Nació en Dresde, en 1947. El cuarto de siete hermanos. Ya desde pequeño le prohibieron dos cosas: la bicicleta y comer manzanas compartidas. También escribir cuentos. Y no los escribía pero se los contaba a sus hermanas pequeñas hasta que se enteró su padre. A partir de entonces, no le quedó otra solución que pensarse un cuento de vez en cuando. Sólo para él. Imaginaba oyentes diferentes, eso sí: algunos le increpaban; otros, los que no entendían el cuento, llegaban incluso a enfadarse, y la mayoría se quedaba como al principio. Había unos pocos, pobres de espíritu seguramente, que, después de escuchar el cuento, intentaban simular gozo o, los más instruidos, empatía. Así es como entendió que tenía que seguir mejorando los cuentos, que hacer un cuento no es abrir una botella de gaseosa o coger una babosa parda en el hábitat de la babosa parda.

Fue también su padre el que le matriculó en la universidad, como si para entonces no hubiera tenido dieciocho años. Allí lo enrevesaron de arriba abajo. Hasta convertirlo en ingeniero.

Acabó los estudios, y pasaron tres días y una tarde antes de que lo contratara una empresa. A partir de entonces salía a las siete y media de trabajar y era muy feliz de ocho menos cuarto a nueve de la noche.

Sería, posiblemente, el ser más inteligente de la empresa y, para el segundo año, tenía un cargo largo y un sueldo largo. Salía a las ocho y media de trabajar y era muy feliz de nueve menos cuarto a nueve de la noche.

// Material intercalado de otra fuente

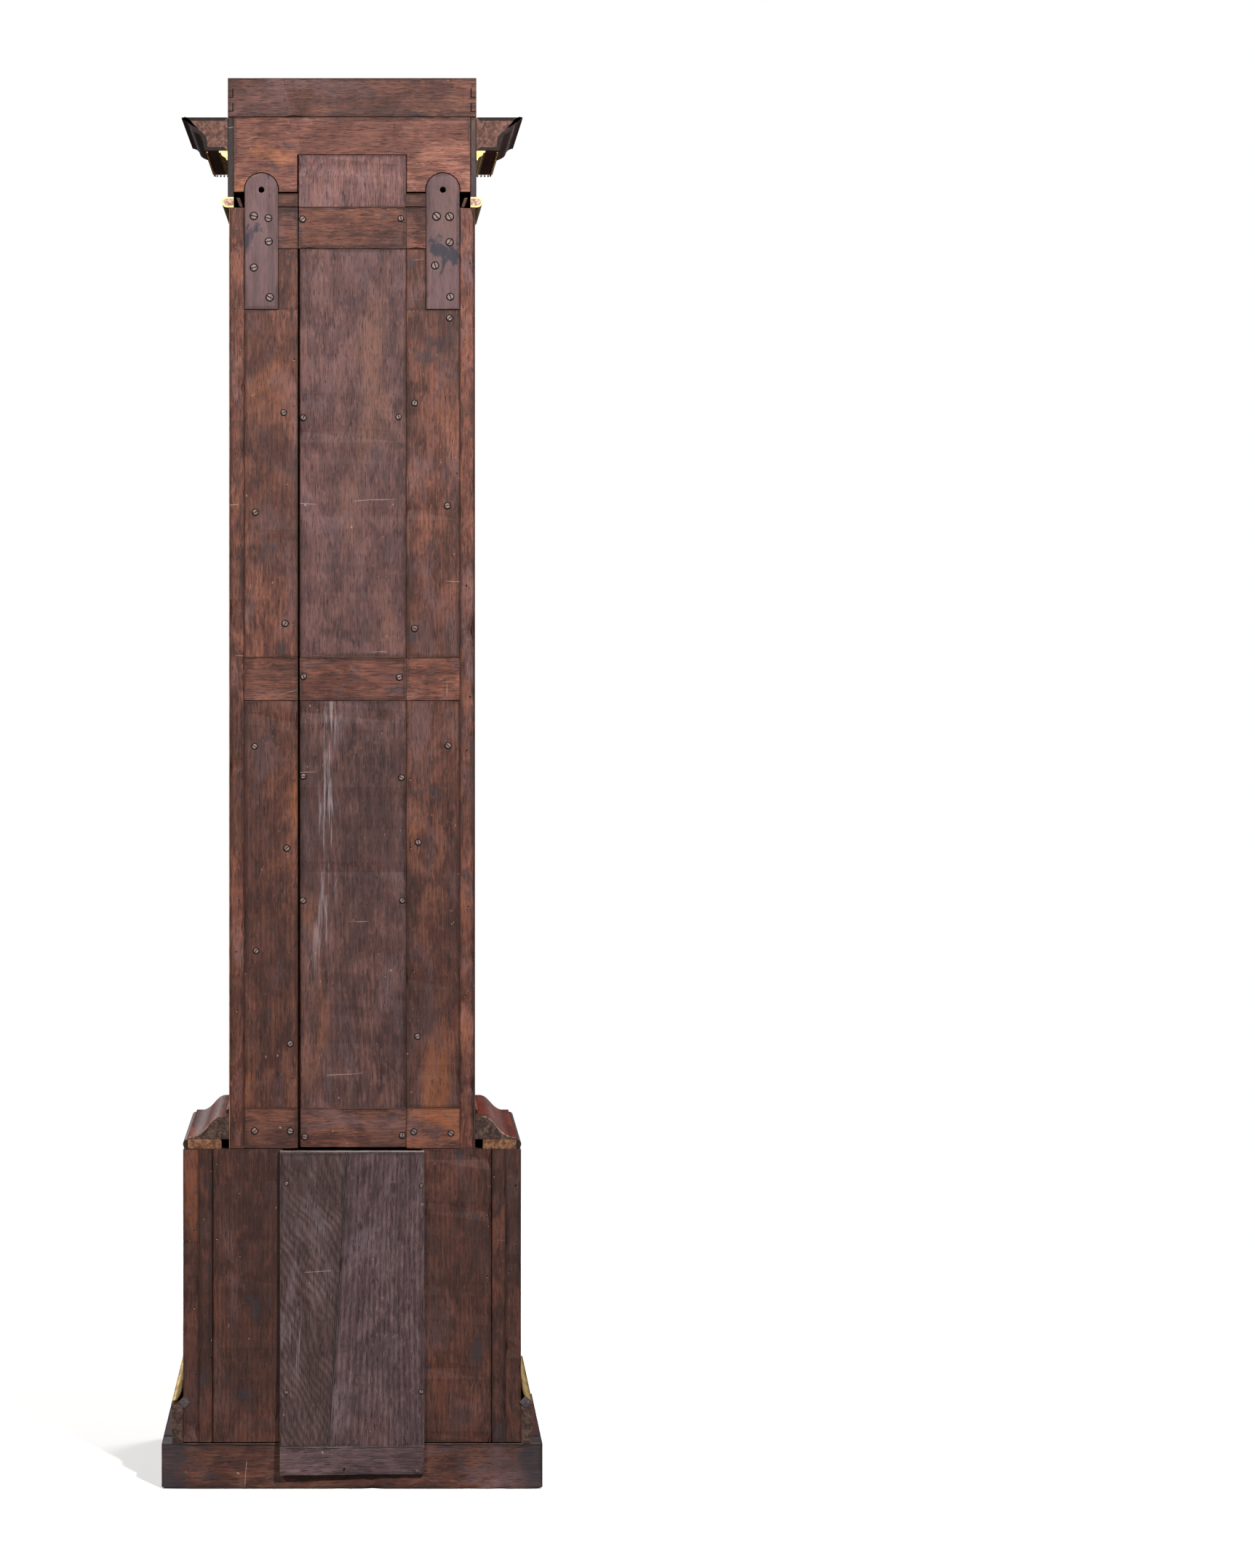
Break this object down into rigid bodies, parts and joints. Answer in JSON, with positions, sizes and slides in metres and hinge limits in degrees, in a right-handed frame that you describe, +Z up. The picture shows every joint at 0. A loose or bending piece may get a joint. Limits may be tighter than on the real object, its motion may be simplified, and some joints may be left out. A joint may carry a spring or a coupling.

Un día cumplió cincuenta y un años, y veintisiete días antes pidió la mañana libre en el trabajo para ir al dermatólogo. No llegó a la consulta. Un sobrino lo vio mirando al Elba, a las once y cuarto de la mañana, en calzoncillos. Allí es donde empezó a pensar el cuento de los siete muñecos, hasta que sintió un poco de frío y un poco de escándalo por todas y cada una de las aberturas del calzoncillo. A la hora de cenar.

Cuando el día empieza

a ser más noche que día

María estaba en la cocina. Lucas en la sala. Marcos no estaba. Sonó el timbre. María abrió despacio. Había un cuadro de unos dos metros en la puerta, junto a las escaleras. Un cuadro vistoso. María se asomó un poco: quería ver quién era el ser humano que había traído aquello. «¿Sí? ¿Quién es?» Llamó a Lucas entonces. Vino Lucas. «Un cuadro vistoso», dijo. Luego dijo «¿Quién lo ha traído?». «No sé.» También Lucas se asomó, con el mismo gesto que su hermana: «¿Sí?». En la escalera olía a alubias.

María no hubiera sabido definir el cuadro; no lo quería definir, además. O hubiera dicho, como mucho, «Un cuadro vistoso». Lucas lo hubiera definido diciendo «Vaya, vaya», o diciendo «Un cuadro vistoso».

María ya estaba cerrando la puerta cuando salió Marcos de detrás del cuadro. Con la mano izquierda sostenía el lienzo; con la mano derecha hacía gestos de interpretación poco clara. Lucas se alegró. También María se alegró, pero sin querer alegrarse.

– Regalo de Roma -dijo Marcos.

– ¿Para ti? -María a Marcos.

– Para Lucas -Marcos.

Lucas se derritió con el regalo y fue a contárselo a don Rodrigo. También María se derritió un poco.

– Es artista Roma, entonces -María a Marcos.

– No: médico -Marcos.

*

María no hizo mucho caso a Lucas. Pensó que su hermano seguía igual, que hablaba y hablaba pero no decía, o decía muy poco. O ni siquiera pensó todo eso; lo único que preocupaba a María en aquel momento era un bizcocho que poco a poco estaba tomando forma de zepelín marrón. Sin más.